• **WRITTEN INSTRUCTION**
Among the lines of data below, reproduce only those from the one with "plug_place() * plug_body())" through the one with "nodes[node].hide_render = nodes[node].hide_viewport", exactly as they stand, both ends included.

-.-.-

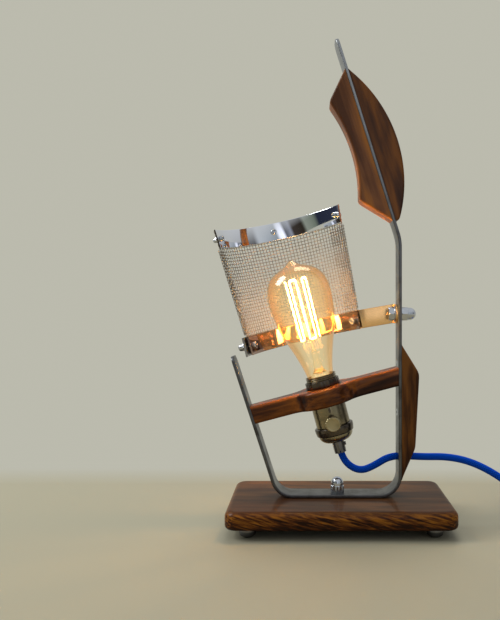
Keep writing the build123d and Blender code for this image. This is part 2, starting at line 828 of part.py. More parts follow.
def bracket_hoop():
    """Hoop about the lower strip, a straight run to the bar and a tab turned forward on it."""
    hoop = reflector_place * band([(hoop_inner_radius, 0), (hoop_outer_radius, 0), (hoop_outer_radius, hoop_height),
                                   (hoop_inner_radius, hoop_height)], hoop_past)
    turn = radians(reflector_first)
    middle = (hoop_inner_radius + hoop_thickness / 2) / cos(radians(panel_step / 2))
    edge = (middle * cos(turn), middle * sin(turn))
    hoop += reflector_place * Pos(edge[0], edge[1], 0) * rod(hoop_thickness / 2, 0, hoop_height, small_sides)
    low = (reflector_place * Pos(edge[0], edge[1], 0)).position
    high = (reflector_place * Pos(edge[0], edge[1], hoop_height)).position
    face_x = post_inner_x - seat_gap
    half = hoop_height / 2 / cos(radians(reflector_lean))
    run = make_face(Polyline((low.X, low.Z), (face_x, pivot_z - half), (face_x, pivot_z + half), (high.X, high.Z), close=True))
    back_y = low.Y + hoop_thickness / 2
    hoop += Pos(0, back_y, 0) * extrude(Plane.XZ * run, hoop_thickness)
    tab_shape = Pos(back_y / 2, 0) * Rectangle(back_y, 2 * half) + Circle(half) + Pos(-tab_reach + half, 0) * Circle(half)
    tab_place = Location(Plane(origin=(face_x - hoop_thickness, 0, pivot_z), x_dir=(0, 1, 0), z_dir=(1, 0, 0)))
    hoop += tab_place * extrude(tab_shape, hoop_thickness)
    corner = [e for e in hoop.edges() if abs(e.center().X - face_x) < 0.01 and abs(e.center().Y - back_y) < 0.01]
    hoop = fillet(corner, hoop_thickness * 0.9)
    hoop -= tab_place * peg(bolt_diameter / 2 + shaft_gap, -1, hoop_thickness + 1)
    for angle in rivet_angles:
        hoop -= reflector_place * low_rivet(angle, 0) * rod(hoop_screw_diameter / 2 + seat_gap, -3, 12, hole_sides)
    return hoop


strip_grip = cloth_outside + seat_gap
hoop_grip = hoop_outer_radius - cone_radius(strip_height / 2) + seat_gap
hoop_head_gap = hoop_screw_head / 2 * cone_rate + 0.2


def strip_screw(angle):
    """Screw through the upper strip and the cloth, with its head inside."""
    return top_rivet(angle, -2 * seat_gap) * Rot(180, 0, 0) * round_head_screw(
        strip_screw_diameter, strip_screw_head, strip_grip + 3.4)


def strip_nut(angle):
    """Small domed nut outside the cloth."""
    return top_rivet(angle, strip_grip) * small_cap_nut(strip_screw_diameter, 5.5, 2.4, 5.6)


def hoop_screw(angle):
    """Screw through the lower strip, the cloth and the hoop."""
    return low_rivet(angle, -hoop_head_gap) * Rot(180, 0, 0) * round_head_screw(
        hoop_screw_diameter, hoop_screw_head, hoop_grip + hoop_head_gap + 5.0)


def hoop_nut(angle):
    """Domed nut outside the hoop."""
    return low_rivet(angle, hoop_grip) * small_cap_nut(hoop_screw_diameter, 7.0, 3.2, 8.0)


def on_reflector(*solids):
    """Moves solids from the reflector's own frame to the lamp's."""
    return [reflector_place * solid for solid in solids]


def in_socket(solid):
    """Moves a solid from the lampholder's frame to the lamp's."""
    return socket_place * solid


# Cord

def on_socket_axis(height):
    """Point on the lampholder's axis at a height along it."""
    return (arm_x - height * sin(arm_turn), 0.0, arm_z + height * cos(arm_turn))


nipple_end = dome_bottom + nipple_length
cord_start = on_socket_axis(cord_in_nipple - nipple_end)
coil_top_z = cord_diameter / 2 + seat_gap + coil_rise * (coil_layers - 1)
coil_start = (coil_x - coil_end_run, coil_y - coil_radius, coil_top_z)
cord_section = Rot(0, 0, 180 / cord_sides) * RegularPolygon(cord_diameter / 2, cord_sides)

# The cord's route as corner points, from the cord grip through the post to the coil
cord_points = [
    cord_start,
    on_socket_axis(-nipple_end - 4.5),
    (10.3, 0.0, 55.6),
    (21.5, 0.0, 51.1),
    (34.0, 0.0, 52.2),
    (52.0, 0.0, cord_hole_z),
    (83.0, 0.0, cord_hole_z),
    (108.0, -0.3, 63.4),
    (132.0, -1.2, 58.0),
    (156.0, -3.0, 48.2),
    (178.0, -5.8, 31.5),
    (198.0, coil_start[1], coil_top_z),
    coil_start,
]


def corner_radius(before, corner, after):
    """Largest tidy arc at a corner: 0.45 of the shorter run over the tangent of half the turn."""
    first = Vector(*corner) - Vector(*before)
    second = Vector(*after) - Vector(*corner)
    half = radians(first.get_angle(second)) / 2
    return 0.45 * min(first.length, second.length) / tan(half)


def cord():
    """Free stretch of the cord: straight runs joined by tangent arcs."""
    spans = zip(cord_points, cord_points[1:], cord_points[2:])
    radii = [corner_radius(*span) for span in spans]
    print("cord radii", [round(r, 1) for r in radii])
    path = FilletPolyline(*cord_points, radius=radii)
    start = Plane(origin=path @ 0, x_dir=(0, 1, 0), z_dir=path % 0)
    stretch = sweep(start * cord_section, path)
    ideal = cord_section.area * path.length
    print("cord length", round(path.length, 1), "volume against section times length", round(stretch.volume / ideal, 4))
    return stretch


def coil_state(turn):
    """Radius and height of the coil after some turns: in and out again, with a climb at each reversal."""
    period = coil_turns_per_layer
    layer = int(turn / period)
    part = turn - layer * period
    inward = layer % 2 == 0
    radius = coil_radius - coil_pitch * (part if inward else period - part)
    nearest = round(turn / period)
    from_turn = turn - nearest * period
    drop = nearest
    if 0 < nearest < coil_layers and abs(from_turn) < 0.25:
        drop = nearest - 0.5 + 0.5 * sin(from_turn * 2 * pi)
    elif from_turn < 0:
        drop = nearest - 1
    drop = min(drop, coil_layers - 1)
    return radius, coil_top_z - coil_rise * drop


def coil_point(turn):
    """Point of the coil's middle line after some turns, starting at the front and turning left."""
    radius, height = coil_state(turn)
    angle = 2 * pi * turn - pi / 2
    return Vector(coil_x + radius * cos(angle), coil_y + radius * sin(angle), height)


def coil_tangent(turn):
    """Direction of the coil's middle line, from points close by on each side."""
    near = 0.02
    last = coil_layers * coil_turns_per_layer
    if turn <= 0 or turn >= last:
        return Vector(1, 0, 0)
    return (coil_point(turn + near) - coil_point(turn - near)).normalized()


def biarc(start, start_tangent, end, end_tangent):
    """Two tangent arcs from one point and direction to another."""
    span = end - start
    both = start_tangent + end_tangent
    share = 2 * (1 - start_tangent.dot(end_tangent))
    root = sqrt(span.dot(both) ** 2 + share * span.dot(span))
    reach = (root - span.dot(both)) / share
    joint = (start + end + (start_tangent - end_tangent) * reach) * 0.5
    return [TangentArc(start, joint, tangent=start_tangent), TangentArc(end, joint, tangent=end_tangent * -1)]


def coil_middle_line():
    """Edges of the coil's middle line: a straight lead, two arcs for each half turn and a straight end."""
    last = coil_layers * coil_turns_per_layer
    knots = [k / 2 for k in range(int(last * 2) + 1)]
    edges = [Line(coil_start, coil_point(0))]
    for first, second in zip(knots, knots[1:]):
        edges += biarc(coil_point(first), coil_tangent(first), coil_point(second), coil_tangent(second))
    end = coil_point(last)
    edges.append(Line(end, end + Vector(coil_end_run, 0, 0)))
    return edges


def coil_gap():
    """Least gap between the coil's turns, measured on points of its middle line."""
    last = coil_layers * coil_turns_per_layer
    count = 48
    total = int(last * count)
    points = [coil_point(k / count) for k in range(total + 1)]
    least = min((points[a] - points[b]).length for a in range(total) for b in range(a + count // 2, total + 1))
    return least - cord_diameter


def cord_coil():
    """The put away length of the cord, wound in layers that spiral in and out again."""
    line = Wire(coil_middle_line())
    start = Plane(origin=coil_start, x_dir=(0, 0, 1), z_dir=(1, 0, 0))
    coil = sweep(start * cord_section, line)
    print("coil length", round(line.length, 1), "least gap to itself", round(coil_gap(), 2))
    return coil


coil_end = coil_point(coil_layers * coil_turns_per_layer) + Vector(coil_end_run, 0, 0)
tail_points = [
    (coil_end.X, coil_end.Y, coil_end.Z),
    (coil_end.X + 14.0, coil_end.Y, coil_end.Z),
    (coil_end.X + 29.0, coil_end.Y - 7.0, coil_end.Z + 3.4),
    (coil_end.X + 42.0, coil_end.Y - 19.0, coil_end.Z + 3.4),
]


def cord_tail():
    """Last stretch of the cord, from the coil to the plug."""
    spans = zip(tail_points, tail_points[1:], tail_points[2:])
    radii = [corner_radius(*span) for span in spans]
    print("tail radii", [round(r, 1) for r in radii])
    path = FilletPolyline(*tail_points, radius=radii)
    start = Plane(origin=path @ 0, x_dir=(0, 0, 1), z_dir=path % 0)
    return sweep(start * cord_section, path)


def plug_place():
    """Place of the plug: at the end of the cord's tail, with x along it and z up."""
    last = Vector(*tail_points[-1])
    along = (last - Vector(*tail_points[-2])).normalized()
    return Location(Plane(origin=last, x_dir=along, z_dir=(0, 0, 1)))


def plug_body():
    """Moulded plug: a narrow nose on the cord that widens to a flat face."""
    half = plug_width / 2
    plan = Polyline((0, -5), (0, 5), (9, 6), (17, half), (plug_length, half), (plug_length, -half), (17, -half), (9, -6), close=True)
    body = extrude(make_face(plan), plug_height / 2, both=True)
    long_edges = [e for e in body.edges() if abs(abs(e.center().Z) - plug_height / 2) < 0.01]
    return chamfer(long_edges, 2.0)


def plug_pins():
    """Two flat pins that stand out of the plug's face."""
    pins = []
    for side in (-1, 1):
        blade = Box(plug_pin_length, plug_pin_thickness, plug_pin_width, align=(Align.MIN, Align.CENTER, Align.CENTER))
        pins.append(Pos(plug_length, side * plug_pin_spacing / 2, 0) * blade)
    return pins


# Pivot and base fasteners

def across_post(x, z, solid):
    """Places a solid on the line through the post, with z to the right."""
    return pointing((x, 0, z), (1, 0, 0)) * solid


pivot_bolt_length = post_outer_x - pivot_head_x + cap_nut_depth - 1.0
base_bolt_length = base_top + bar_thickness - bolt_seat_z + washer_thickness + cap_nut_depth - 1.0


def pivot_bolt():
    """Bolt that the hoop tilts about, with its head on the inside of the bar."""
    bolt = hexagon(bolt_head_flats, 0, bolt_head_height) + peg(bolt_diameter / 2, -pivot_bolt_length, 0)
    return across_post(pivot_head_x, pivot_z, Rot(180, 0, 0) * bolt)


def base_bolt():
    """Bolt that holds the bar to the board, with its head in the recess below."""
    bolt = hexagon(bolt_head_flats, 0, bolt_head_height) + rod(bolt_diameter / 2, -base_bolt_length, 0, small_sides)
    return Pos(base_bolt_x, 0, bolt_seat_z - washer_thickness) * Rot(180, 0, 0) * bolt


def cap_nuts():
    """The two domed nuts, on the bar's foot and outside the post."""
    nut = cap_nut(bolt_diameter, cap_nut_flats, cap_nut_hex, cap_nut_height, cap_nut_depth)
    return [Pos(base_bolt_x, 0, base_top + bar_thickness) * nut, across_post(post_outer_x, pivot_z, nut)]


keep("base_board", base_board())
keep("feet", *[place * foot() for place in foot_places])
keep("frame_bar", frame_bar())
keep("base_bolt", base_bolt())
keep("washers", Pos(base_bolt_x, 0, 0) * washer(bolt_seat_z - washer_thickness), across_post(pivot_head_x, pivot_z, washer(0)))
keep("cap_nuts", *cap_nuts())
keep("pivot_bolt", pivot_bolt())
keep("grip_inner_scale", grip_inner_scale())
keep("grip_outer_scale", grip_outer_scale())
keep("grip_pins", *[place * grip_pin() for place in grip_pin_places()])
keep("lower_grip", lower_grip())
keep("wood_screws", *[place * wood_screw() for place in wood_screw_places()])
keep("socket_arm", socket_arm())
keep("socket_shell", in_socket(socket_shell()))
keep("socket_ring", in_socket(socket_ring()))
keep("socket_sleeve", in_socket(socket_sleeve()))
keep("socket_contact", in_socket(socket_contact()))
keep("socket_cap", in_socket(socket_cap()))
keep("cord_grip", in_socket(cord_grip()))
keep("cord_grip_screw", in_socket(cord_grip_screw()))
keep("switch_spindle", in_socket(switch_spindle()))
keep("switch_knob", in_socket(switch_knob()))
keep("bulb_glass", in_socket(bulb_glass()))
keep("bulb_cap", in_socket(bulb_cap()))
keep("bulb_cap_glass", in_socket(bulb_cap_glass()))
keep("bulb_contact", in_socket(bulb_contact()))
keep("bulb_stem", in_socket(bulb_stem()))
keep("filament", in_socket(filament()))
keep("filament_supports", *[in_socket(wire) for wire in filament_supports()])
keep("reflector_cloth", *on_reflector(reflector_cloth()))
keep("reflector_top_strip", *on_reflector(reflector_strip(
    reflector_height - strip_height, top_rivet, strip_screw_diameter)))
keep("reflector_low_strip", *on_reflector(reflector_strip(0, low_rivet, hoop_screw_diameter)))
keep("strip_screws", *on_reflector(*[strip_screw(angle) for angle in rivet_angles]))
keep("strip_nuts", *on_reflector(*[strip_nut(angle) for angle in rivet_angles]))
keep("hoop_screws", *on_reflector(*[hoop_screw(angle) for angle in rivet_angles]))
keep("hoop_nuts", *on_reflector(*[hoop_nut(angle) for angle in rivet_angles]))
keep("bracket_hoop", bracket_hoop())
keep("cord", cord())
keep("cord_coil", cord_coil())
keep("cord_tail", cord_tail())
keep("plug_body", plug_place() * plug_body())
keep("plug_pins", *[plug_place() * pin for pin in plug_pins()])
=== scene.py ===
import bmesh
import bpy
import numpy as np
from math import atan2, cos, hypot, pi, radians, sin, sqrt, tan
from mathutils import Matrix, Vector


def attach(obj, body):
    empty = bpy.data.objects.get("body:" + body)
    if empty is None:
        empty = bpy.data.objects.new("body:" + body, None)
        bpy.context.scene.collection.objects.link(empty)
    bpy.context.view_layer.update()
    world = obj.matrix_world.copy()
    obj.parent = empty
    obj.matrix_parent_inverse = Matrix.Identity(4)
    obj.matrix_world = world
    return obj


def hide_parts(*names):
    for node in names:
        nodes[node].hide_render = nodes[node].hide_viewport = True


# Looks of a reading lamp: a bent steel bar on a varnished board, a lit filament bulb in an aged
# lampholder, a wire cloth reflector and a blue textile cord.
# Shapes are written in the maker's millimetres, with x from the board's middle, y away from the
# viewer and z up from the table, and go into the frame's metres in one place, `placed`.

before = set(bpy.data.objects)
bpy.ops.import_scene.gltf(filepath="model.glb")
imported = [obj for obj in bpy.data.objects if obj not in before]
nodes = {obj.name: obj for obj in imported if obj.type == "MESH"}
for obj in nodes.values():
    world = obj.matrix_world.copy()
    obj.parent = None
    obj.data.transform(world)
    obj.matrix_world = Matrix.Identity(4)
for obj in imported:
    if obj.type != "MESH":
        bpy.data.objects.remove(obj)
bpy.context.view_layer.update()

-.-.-

• **TASK OUTPUT**
keep("plug_body", plug_place() * plug_body())
keep("plug_pins", *[plug_place() * pin for pin in plug_pins()])
=== scene.py ===
import bmesh
import bpy
import numpy as np
from math import atan2, cos, hypot, pi, radians, sin, sqrt, tan
from mathutils import Matrix, Vector


def attach(obj, body):
    empty = bpy.data.objects.get("body:" + body)
    if empty is None:
        empty = bpy.data.objects.new("body:" + body, None)
        bpy.context.scene.collection.objects.link(empty)
    bpy.context.view_layer.update()
    world = obj.matrix_world.copy()
    obj.parent = empty
    obj.matrix_parent_inverse = Matrix.Identity(4)
    obj.matrix_world = world
    return obj


def hide_parts(*names):
    for node in names:
        nodes[node].hide_render = nodes[node].hide_viewport = True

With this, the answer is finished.